High-throughput gas separation by flexible metal–organic frameworks with fast gating and thermal management capabilities
Shotaro Hiraide, Yuta Sakanaka, Hiroshi Kajiro, Shogo Kawaguchi, Minoru T. Miyahara, Hideki Tanaka
Abstract
Abstract Establishing new energy-saving systems for gas separation using porous materials is indispensable for ensuring a sustainable future. Herein, we show that ELM-11 ([Cu(BF 4 ) 2 (4,4′-bipyridine) 2 ] n ), a member of flexible metal–organic frameworks (MOFs), exhibits rapid responsiveness to a gas feed and an ‘intrinsic thermal management’ capability originating from a structural deformation upon gas adsorption (gate-opening).

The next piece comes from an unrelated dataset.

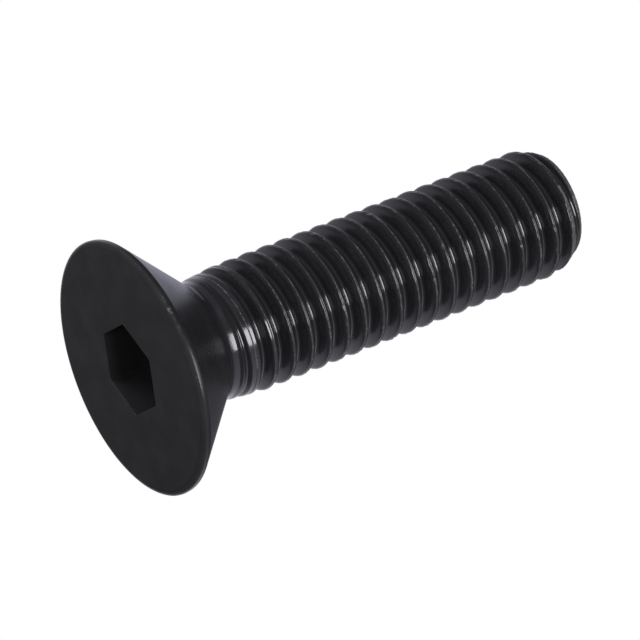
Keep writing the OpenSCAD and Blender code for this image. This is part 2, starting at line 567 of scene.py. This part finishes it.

These two characteristics are suitable for developing a pressure vacuum swing adsorption (PVSA) system with rapid operations. A combined experimental and theoretical study reveals that ELM-11 enables the high-throughput separation of CO 2 from a CO 2 /CH 4 gas mixture through adiabatic operations, which are extreme conditions in rapid pressure vacuum swing adsorption. We also propose an operational solution to the ‘slipping-off’ problem, which is that the flexible MOFs cannot adsorb target molecules when the partial pressure of the target gas decreases below the gate-opening pressure. Furthermore, the superiority of our proposed system over conventional systems is demonstrated.